In my house, Post-its that began with “Don’t forget,” and “Reminder!” decorated our son’s closed door like flags of nags. Questions of “Did you ...” brought a terse, “I’m aware,” or worse, “Don’t worry about it.”

“I’d like to see your grades,” I said, finally.

“It’s not necessary,” he said, “Don’t worry about it.”

“I do worry about it,” I said, pointing out, “I’m not going to be the only one who cares about your college application.”

I regretted the words before I even finished saying them, but the message — you don’t know how to handle this — made me feel, for a moment, like I didn’t know either one of us.

I apologised, and we went for lunch to clear the air. When we had settled in a booth, he proposed a deal:

Since he knew more than I did about everything he had to do, and everything he worried about, I would let him manage it like I’d said I would, and stop checking on him.

“I’ll tell you what’s going on. The minute you think I’m not handling it,” he said, “you can check anything you want and I won’t say a word.”

Here was the son who watched me err and repair from his car seat, saw me leave that clipboard at home.
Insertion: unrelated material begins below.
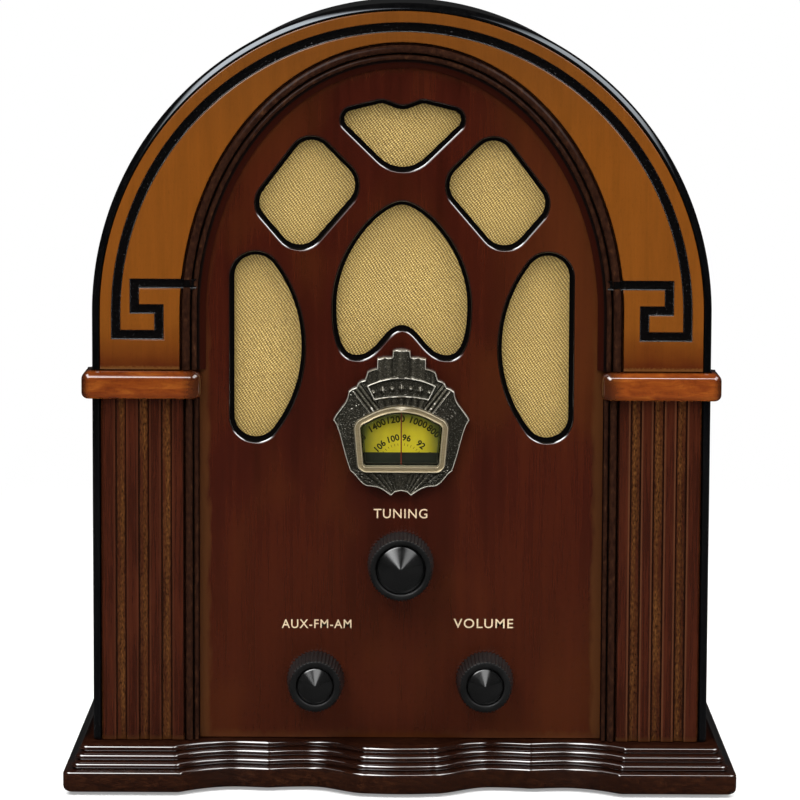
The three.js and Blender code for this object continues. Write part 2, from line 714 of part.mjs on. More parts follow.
// A ribbed skirt with a flat rim, a recess for the cap and a hub that grips the shaft.
function knobSkirt(frontRadius, recessRadius, front, back) {
  const ribs = 24;
  const ribDepth = 0.35;
  const ribbed = Array.from({ length: 2 * ribs }, (_, i) => {
    const angle = Math.PI * i / ribs;
    const radius = frontRadius + 0.35 - (i % 2) * ribDepth;
    return at(radius * Math.cos(angle), radius * Math.sin(angle));
  });
  const recess = rod(recessRadius, front - 1, front + 3.4);
  const cavity = turned([
    [5.2, front + 8], [frontRadius - 1.6, front + 8], [frontRadius - 1.6, back + 1], [5.2, back + 1],
  ], 24);
  const bore = rod(SHAFT_RADIUS + GAP, -8.8, back + 1);
  const hubRelief = rod(5.4, back - 3.6, back + 1);
  return cut(plate(ribbed, front, back), recess, cavity, bore, hubRelief);
}

// A shallow cone with a raised edge, pointing forwards.
function knobCap(radius, front) {
  return turned([
    [0, front - 0.6], [radius * 0.5, front + 0.9], [radius * 0.92, front + 2], [radius, front + 2.4],
    [radius, front + 3], [0, front + 3],
  ]);
}

function addKnob(group, name, radius, recessRadius) {
  const front = -13;
  const back = 4.2;
  add(group, `${name}_knob`, knobSkirt(radius, recessRadius, front, back), blackPlastic);
  add(group, `${name}_knob_cap`, knobCap(recessRadius - GAP, front), blackPlastic);
}

// A round housing with a threaded neck through the panel.
function controlBody(radius, depth) {
  const bodyFront = PANEL_BACK + GAP;
  return turned([
    [SHAFT_RADIUS + GAP, 4.8], [3.6, 4.8], [3.6, bodyFront], [radius, bodyFront],
    [radius, bodyFront + depth], [0, bodyFront + depth], [0, bodyFront + depth - 2],
    [SHAFT_RADIUS + GAP, bodyFront + depth - 2],
  ]);
}

function addControls(radio) {
  addKnob(groupAt(radio, 0, 0, TUNING_Z), "tuning", 12.1, 9.4);

  const volume = groupAt(radio, VOLUME_X, 0, VOLUME_Z);
  addKnob(volume, "volume", 10.3, 7.1);
  add(volume, "volume_shaft", rod(SHAFT_RADIUS, -8.5, 19), steel);
  add(volume, "volume_control", controlBody(8.5, 9), steel);

  const selector = groupAt(radio, -VOLUME_X, 0, VOLUME_Z);
  addKnob(selector, "function", 10.3, 7.1);
  add(selector, "function_shaft", rod(SHAFT_RADIUS, -8.5, 22), steel);
  add(selector, "function_switch", controlBody(11, 12), whitePlastic);
}

// ---------------------------------------------------------------- speaker

function speakerBasket() {
  const front = SPEAKER_FRONT;
  const shell = turned([
    [43.6, front], [SPEAKER_RADIUS, front], [SPEAKER_RADIUS, front + 1.6], [45.2, front + 1.6],
    [27, front + 18.6], [23.5, front + 18.6], [23.5, front + 20], [13, front + 20], [13, front + 17.4],
    [25.6, front + 17.4], [43.6, front + 1.2],
  ], 28);
  const holes = SPEAKER_SCREWS.map(([x, z]) =>
    plate(circle(x, z - SPEAKER_Z, 1.8, 12), front - 1, front + 3));
  const windows = [45, 135, 225, 315].map(radians).map((angle) =>
    box(29, 40, front + 3, front + 17, -9, 9).rotateY(angle));
  return cut(shell, ...holes, ...windows);
}

function addSpeaker(radio) {
  const speaker = groupAt(radio, 0, 0, SPEAKER_Z);
  const front = SPEAKER_FRONT;
  const magnetFront = front + 20 + GAP;
  add(speaker, "speaker_basket", speakerBasket(), steel);
  add(speaker, "speaker_magnet", turned([
    [0, magnetFront], [8.4, magnetFront], [8.4, magnetFront + 9], [11.4, magnetFront + 9],
    [11.4, magnetFront], [24, magnetFront], [24, magnetFront + 14], [0, magnetFront + 14],
  ]), ferrite);
  const formerBack = magnetFront + 6.5;
  add(speaker, "speaker_cone", turned([
    [38.5, front + 2.2], [38.5, front + 3], [11.2, front + 15.6], [10.5, front + 15.6], [10.5, formerBack],
    [9.6, formerBack], [9.6, front + 14.4], [37.6, front + 2.2],
  ], 28), paperCone);
  add(speaker, "speaker_dust_cap", turned([
    [0, front + 9.4], [6, front + 10.2], [10.4, front + 12.4], [12.6, front + 12.4], [10, front + 13.2],
    [0, front + 13.2],
  ], 24), paperCone);
  SPEAKER_SCREWS.forEach(([x, z], i) => {
    const head = front + 1.6 + GAP;
    const screw = turned([
      [0, 9], [1.4, 9], [1.4, head], [3, head], [2.6, head + 1.8], [0, head + 1.8],
    ], 12);
    add(radio, `speaker_screw_${i + 1}`, screw, steel).position.set(x, 0, z);
  });
}

// ---------------------------------------------------------------- chassis and electrics

// Bent sheet: an upright behind the dial drive and a floor on the base.
function chassis() {
  const floor = BASE_HEIGHT + GAP;
  const upright = plate(
    [at(-48, floor), at(48, floor), at(48, 60), at(34, 146), at(-34, 146), at(-48, 60)],
    CHASSIS_FRONT, CHASSIS_FRONT + SHEET, [
      circle(0, DIAL_Z, SHAFT_RADIUS + 0.5), circle(0, TUNING_Z, SHAFT_RADIUS + GAP),
      circle(VOLUME_X, VOLUME_Z, 9.5), circle(-VOLUME_X, VOLUME_Z, 12),
    ]);
  const bottom = box(-62, 62, CHASSIS_FRONT, 136, floor, floor + SHEET);
  const posts = [[-50, 40], [50, 40], [-50, 126], [50, 126]].map(([x, y]) =>
    column(circle(x, y, 3, 12), floor, BOARD_Z - GAP));
  const stud = turned([
    [0, 14.3], [3.2, 14.3], [3.2, 14.7], [2, 14.7], [2, CHASSIS_FRONT - 1], [4, CHASSIS_FRONT - 1],
    [4, CHASSIS_FRONT + SHEET / 2], [0, CHASSIS_FRONT + SHEET / 2],
  ], 20).translate(gears.idler.x, 0, gears.idler.y);
  return join(upright, bottom, stud, ...posts);
}

function transformer(x, y, bottom) {
  const core = box(x - 21, x + 21, y - 9, y + 9, bottom, bottom + 35);
  const winding = box(x - 13, x + 13, y - 16, y + 16, bottom + 6, bottom + 29);
  return join(core, winding);
}

// A strip on the board with an upright clip at each end.
function aerialBracket(y, z) {
  const bottom = BOARD_Z + 1.6 + GAP;
  const side = rounded([[y - 8, bottom], [y + 8, bottom], [y + 8, z + 8, 5], [y - 8, z + 8, 5]]);
  const strip = box(-45, 45, y - 6, y + 6, bottom, bottom + 2);
  const hole = new THREE.CylinderGeometry(5.1, 5.1, 100, 20).rotateZ(Math.PI / 2).translate(0, y, z);
  return cut(join(beam(side, -45, -39), strip, beam(side, 39, 45)), hole);
}

function addElectrics(radio) {
  add(radio, "chassis", chassis(), steel);
  const boardTop = BOARD_Z + 1.6;
  add(radio, "circuit_board", box(-56, 56, 34, 132, BOARD_Z, boardTop), boardGreen);
  add(radio, "mains_transformer", transformer(-86, 90, BASE_HEIGHT + GAP), copper);
  const capacitorFront = CHASSIS_FRONT + SHEET + GAP;
  const capacitor = box(-13, 13, capacitorFront, capacitorFront + 17, DIAL_Z - 13, DIAL_Z + 13);
  const capacitorBore = plate(circle(0, DIAL_Z, SHAFT_RADIUS + GAP), capacitorFront - 1, 31);
  add(radio, "tuning_capacitor", cut(capacitor, capacitorBore), whitePlastic);
  const lamp = turned([
    [0, 15.2], [1.6, 15.6], [2.5, 16.8], [2.5, CHASSIS_FRONT - GAP], [0, CHASSIS_FRONT - GAP],
  ], 16);
  add(radio, "dial_lamp", lamp, lampWhite).position.set(20, 0, DIAL_Z + 12);
  const rodY = 116;
  const rodZ = 52;
  const rodLength = 104;
  const aerialRod = new THREE.CylinderGeometry(4.8, 4.8, rodLength, 20).rotateZ(Math.PI / 2);
  add(radio, "aerial_rod", aerialRod, ferrite).position.set(0, rodY, rodZ);
  const sleeve = turned([[5.1, -14], [6.6, -14], [6.6, 14], [5.1, 14]], 20).rotateZ(Math.PI / 2);
  add(radio, "aerial_coil", sleeve, copper).position.set(12, rodY, rodZ);
  add(radio, "aerial_bracket", aerialBracket(rodY, rodZ), whitePlastic);
}

// ---------------------------------------------------------------- rear cover

function rearCover() {
  const slotPitch = 10;
  const slotHalfWidth = 1.6;
  const slotRows = [[232, 252, 40], [196, 216, 60], [160, 180, 60]];
  const slots = slotRows.flatMap(([bottom, top, reach]) =>
    Array.from({ length: 2 * reach / slotPitch + 1 }, (_, i) => {
      const x = i * slotPitch - reach;
      return box(x - slotHalfWidth, x + slotHalfWidth, COVER_FRONT - 1, COVER_BACK + 1, bottom, top);
    }));
  const cover = plate(archLine(PANEL_RADIUS, PANEL_RADIUS, BASE_HEIGHT + GAP, 32), COVER_FRONT, COVER_BACK);
  const screwHoles = rearScrewPlaces().map(([x, z]) =>
    plate(circle(x, z, 2, 12), COVER_FRONT - 1, COVER_BACK + 1));
  const jackOpening = box(
    -JACK_HALF_WIDTH, JACK_HALF_WIDTH, COVER_FRONT - 1, COVER_BACK + 1, JACK_BOTTOM, JACK_TOP);
  return cut(cover, ...slots, ...screwHoles, jackOpening);
}

// Fills the cover's opening from inside, with a flange behind the cover and three holes.
function jackPlate() {
  const flange = 3;
  const frame = 3;
  const back = COVER_BACK - 0.5;
  const sized = (grow, front, rear) => box(
    -JACK_HALF_WIDTH - grow, JACK_HALF_WIDTH + grow, front, rear, JACK_BOTTOM - grow, JACK_TOP + grow);
  const body = sized(-GAP, COVER_FRONT - 1, back);
  const rim = sized(flange, COVER_FRONT - 2.3, COVER_FRONT - GAP);
  const hollow = sized(-frame, COVER_FRONT - 5, COVER_FRONT + 0.5);
  const middleZ = (JACK_BOTTOM + JACK_TOP) / 2;
  const holes = [[-17, 4], [0, 3], [17, 3]].map(([x, radius]) =>
    plate(circle(x, middleZ, radius, 16), COVER_FRONT - 1, COVER_BACK + 1));
  return cut(join(body, rim), hollow, ...holes);
}

function rearScrewPlaces() {
  return [[-102, 40], [102, 40], [-102, 160], [102, 160]];
}

function addRear(radio) {
  add(radio, "rear_cover", rearCover(), hardboard);
  for (const [name, side] of [["left", -1], ["right", 1]]) {
    const inner = side * (PANEL_RADIUS - 14);
    const outer = side * PANEL_RADIUS;
    const batten = box(Math.min(inner, outer), Math.max(inner, outer), COVER_FRONT - 12.3, COVER_FRONT - GAP,
      BASE_HEIGHT + GAP, 172);
    const holes = rearScrewPlaces().filter(([x]) => x * side > 0)
      .map(([x, z]) => plate(circle(x, z, 1.7, 12), COVER_FRONT - 9, COVER_FRONT));
    add(radio, `cleat_${name}`, cut(batten, ...holes), rawWood);
  }
  rearScrewPlaces().forEach(([x, z], i) => {
    const head = COVER_BACK + GAP;
    const screw = turned([
      [0, COVER_FRONT - 8], [1.4, COVER_FRONT - 8], [1.4, head], [3.4, head], [2.8, head + 1], [0, head + 1],
    ], 12);
    add(radio, `rear_screw_${i + 1}`, screw, steel).position.set(x, 0, z);
  });
  add(radio, "jack_plate", jackPlate(), blackPlastic);
}

// ---------------------------------------------------------------- assembly

const radio = new THREE.Group();
radio.position.set(0, BLOCK_REACH - DEPTH / 2, FOOT_HEIGHT);

addBase(radio);
add(radio, "cabinet_shell", cabinetShell(), blackLacquer);
add(radio, "arch_face", archFace(), archStain);
add(radio, "arch_molding", archMolding(), darkStain);
for (const [name, side] of [["left", -1], ["right", 1]]) {
  add(radio, `pilaster_${name}`, pilaster(side), panelStain);
  add(radio, `capital_${name}`, capital(side), archStain);
  add(radio, `leg_molding_${name}`, legMolding(side), darkStain);
}
add(radio, "baffle_panel", bafflePanel(), panelStain);
add(radio, "grille_cloth", grilleCloth(), cloth);
addDialWindow(radio);
addDialDrive(radio);
addControls(radio);
addSpeaker(radio);
addElectrics(radio);
addRear(radio);

export default radio;
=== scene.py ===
"""A table-top cathedral radio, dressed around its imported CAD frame.

Shapes are drawn in the cabinet's own millimetres: x across, y into the cabinet from the
pilasters' front face, z up from the underside of the base. mesh_piece() turns them into the
frame's metres, and every material works in the same cabinet millimetres.
"""

import math

import bmesh
import bpy
import numpy as np
from mathutils import Matrix, Vector
from mathutils.geometry import delaunay_2d_cdt


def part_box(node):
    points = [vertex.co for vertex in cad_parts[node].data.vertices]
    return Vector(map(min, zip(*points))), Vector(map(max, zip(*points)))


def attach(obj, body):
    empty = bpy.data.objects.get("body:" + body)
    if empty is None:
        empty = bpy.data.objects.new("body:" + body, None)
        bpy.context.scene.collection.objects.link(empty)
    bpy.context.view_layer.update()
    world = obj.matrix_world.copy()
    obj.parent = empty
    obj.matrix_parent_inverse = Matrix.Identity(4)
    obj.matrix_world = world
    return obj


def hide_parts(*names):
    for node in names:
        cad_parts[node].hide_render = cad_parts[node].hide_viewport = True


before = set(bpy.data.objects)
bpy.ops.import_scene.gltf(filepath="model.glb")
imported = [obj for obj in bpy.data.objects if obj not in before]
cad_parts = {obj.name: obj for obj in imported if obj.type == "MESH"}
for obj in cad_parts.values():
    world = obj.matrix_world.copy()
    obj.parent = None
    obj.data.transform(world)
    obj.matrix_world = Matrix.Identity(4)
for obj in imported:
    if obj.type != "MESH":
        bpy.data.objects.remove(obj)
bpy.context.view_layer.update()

MM = 0.001
FACE_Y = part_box("pilaster_left")[0].y
BASE_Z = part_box("base_plinth")[0].z


def cabinet_box(node):
    """A CAD node's lowest and highest corners in cabinet millimetres."""
    return [Vector((corner.x, corner.y - FACE_Y, corner.z - BASE_Z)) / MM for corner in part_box(node)]


def centre_of(node):
    low, high = cabinet_box(node)
    return (low + high) / 2


# ---------------------------------------------------------------- sizes from the frame

_, shell_high = cabinet_box("cabinet_shell")
plinth_low, plinth_high = cabinet_box("base_plinth")
panel_low, panel_high = cabinet_box("baffle_panel")
capital_low, capital_high = cabinet_box("capital_right")
pilaster_low, pilaster_high = cabinet_box("pilaster_right")
_, molding_high = cabinet_box("arch_molding")
disc_low, disc_high = cabinet_box("dial_disc")
cover_low, cover_high = cabinet_box("rear_cover")
cloth_low, cloth_high = cabinet_box("grille_cloth")
lens_low, lens_high = cabinet_box("dial_lens")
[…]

Here were my learned ways, being handed back to me.

“I can live with that,” I said. Three months later, he was accepted into the college of his choice.

It’s all coming back around, this “seeding” business. Last month, in a conversation with our oldest daughter, I described a choice I had to make between helping a friend with something and meeting a deadline that was important to me.

“And, how will you handle that?” she asked.

I knew I’d help the friend, but for a nice second or two, I knew the sound of my daughter’s future voice, gentle and encouraging, asking a future small child this very question, with the message wrapped inside: Because you deserve to own your solutions, as well as your problems.